Observation: Germ tubes represent initiation of hyphal growth, arising directly from the yeast cell. They have parallel walls at their point of origin and are not constricted. To record a positive, about 30% of the cells should show GT production.

Quality control: Suitable controls should be kept with each test; a known strain of Candida albicans should be tested with each new batch of serum. C. albicans and C. tropicalis are run with each group of GT determinations to serve as positive and negative controls respectively.

Precautions:

(1) The medium, inoculum size, temperature of incubation, concentration of simple carbohydrates and microaerobic conditions influence GT formation.

(2) Increased concentration of inoculum causes a significant decrease in the percentage of cells forming GTs.
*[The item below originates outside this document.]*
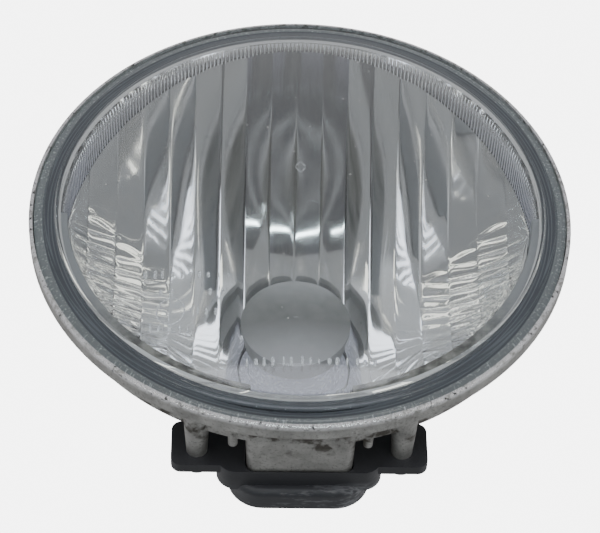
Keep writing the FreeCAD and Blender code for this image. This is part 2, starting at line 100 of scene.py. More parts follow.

Maximum percentage of GT formation occurs when 10⁵-10⁶ cells/ml are used as inoculum. As the concentration of cells increases, the percentage of GT formation decreases. A faintly turbid serum suspension is ideal for maximum GT development.

(3) Approximately 95% of clinical isolates of C. albicans produce GTs when incubated in serum at 37˚C for 2-3 hours.

(4) A neutral pH (7.4) facilitates maximum development of germ tubes. Bacterial contamination may interfere with production of germ tubes.

(5) Antimicrobial substances in the isolation medium may interfere with this test; human serum may contain inhibitory substances (such as ferritin) that suppress GT development.